Here’s the T-SQL code required to implement this concept:
SELECT col1, (SELECT MIN(B.col1) FROM dbo.T1 AS B WHERE B.col1 >= A.col1 -- is this row the last in its group? AND NOT EXISTS (SELECT * FROM dbo.T1 AS C WHERE C.col1 = B.col1 + 1)) AS grp FROM dbo.T1 AS A;
This query generates the following output:
col1 grp ----------- ----------- 2 3 3 3 11 13 12 13 13 13 27 27 33 35 34 35 35 35 42 42
The next part is pretty straightforward—define a table expression based on the last query, and in the outer query, group by the group identifier and return the minimum and maximum col1 values for each group, like so:
SELECT MIN(col1) AS startrange, MAX(col1) AS endrange FROM (SELECT col1, (SELECT MIN(B.col1) FROM dbo.T1 AS B WHERE B.col1 >= A.col1 AND NOT EXISTS (SELECT * FROM dbo.T1 AS C WHERE C.col1 = B.col1 + 1)) AS grp FROM dbo.T1 AS A) AS D GROUP BY grp;
There are two main problems with this solution. First, it’s a bit complicated to follow the logic here. Second, it’s horribly slow. I don’t want to start going over query execution plans yet—there will be plenty of this later in the book—but I can tell you that for each row in the table, SQL Server will perform almost two complete scans of the data. Now think of a sequence of 10,000,000 rows and try to translate it to the amount of work involved. The total number of rows that will need to be processed is simply enormous, and the scaling of the solution is quadratic.
The next solution is also one that calculates a group identifier but using window functions. The first step in the solution is to use the ROW_NUMBER function to calculate row numbers based on col1 ordering. I will provide the gory details about the ROW_NUMBER function later in the book; for now, it suffices to say that it computes unique integers within the partition starting with 1 and incrementing by 1 based on the given ordering.
With this in mind, the following query returns the col1 values and row numbers based on col1 ordering, followed by its output:
SELECT col1, ROW_NUMBER() OVER(ORDER BY col1) AS rownum FROM dbo.T1; col1 rownum ----------- -------------------- 2 1 3 2 11 3 12 4 13 5 27 6 33 7 34 8 35 9 42 10
Now focus your attention on the two sequences. One (col1) is a sequence with gaps, and the other (rownum) is a sequence without gaps. With this in mind, try to figure out what’s unique to the relationship between the two sequences in the context of an island. Within an island, both sequences keep incrementing by a fixed interval. Therefore, the difference between the two is constant. For instance, consider the island that starts with 11 and ends with 13. The col1 values in this island are 11, 12, and 13, and the respective row numbers are 3, 4, and 5. The difference between the col1 values and the respective row numbers is the constant 8 throughout this island. For the next island, col1 increases by more than 1, whereas rownum increases just by 1, so the difference keeps growing. In other words, the difference between the two is constant and unique for each island. Run the following query to calculate this difference:
SELECT col1, col1 - ROW_NUMBER() OVER(ORDER BY col1) AS diff FROM dbo.T1; col1 diff ----------- -------------------- 2 1 3 1 11 8 12 8 13 8 27 21 33 26 34 26 35 26 42 32
You can see that this difference satisfies the two requirements of our group identifier (being constant and unique per island); therefore, you can use it as such. The rest is the same as in the previous solution; namely, you group the rows by the group identifier and return the minimum and maximum col1 values in each group, like so:
WITH C AS ( SELECT col1, -- the difference is constant and unique per island col1 - ROW_NUMBER() OVER(ORDER BY col1) AS grp FROM dbo.T1 ) SELECT MIN(col1) AS startrange, MAX(col1) AS endrange FROM C GROUP BY grp;
Observe how concise and simple the solution is. Of course, it’s always a good idea to add comments to help those who see the solution for the first time better understand it.

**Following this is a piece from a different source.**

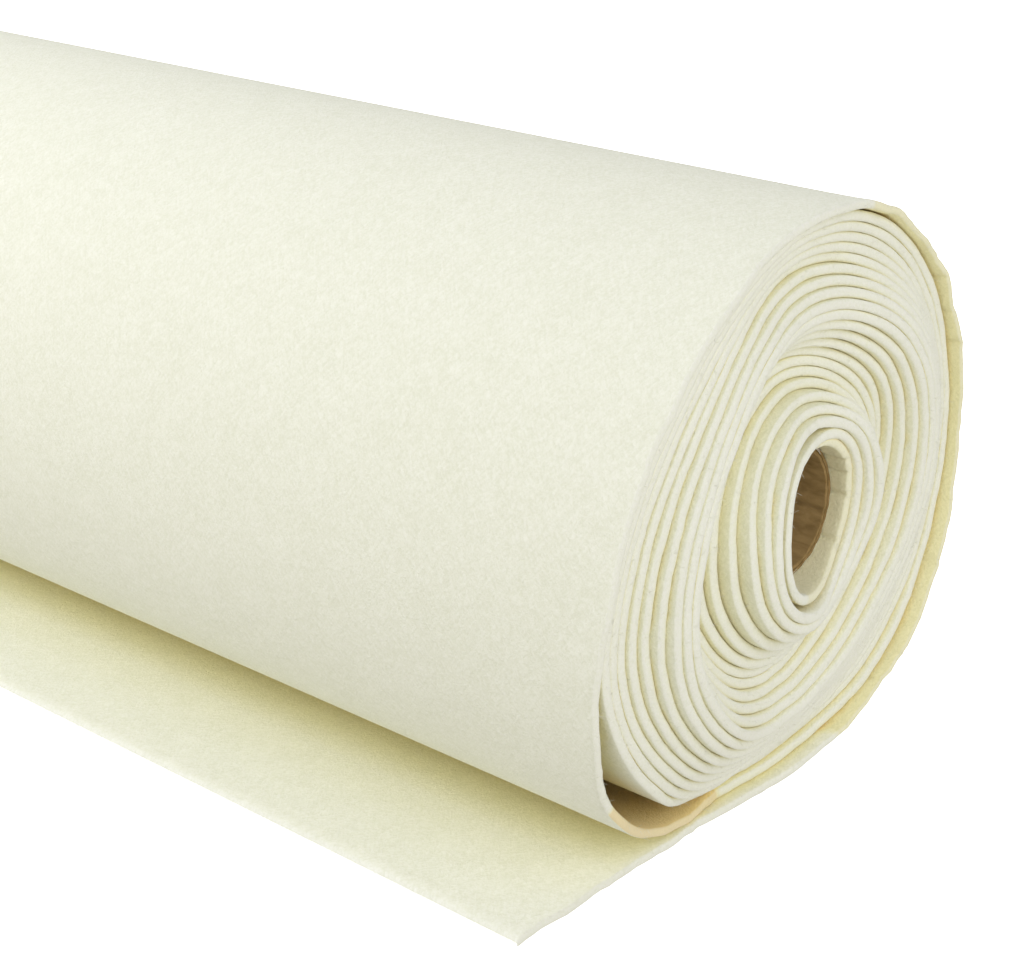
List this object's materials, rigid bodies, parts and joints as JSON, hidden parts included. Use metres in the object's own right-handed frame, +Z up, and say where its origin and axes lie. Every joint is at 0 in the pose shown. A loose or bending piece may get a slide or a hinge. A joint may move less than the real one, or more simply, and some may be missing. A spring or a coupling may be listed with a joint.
{
  "type": "roll of felt",
  "caption": "Thick cream felt wound on a cardboard tube, lying on its side, with uneven telescoped turns at its ends, a slack outer wrap and a flat loose end.",
  "frame": {"origin": "on the surface that the roll lies on, under the middle of its box", "axes": "+X along the roll towards its telescoped end, +Y towards the back, away from the loose end, +Z up"},
  "size_m": [0.9396, 0.2012, 0.1997],
  "materials": {
    "felt": "soft matt needled felt, cream, fibrous surface",
    "core": "plain spiral-wound brown board, matt"
  },
  "bodies": {
    "root": {"felt_roll": "felt", "loose_end": "felt", "core_tube": "core"}
  },
  "joints": []
}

The solution is also highly efficient, and with the right indexing, scales linearly. The work involved in assigning the row numbers is negligible compared to the previous solution. It’s just a single ordered scan of the index on col1 and an operator that keeps incrementing a counter. In a performance test I ran with a sequence with 10,000,000 rows, this query finished in 3 seconds. Other solutions ran for a much longer time.
I hope that this glimpse to solutions using window functions was enough to intrigue you and help you see that they contain immense power. Now we’ll get back to studying the technicalities of window functions. Later in the book, you will have a chance to see many more examples.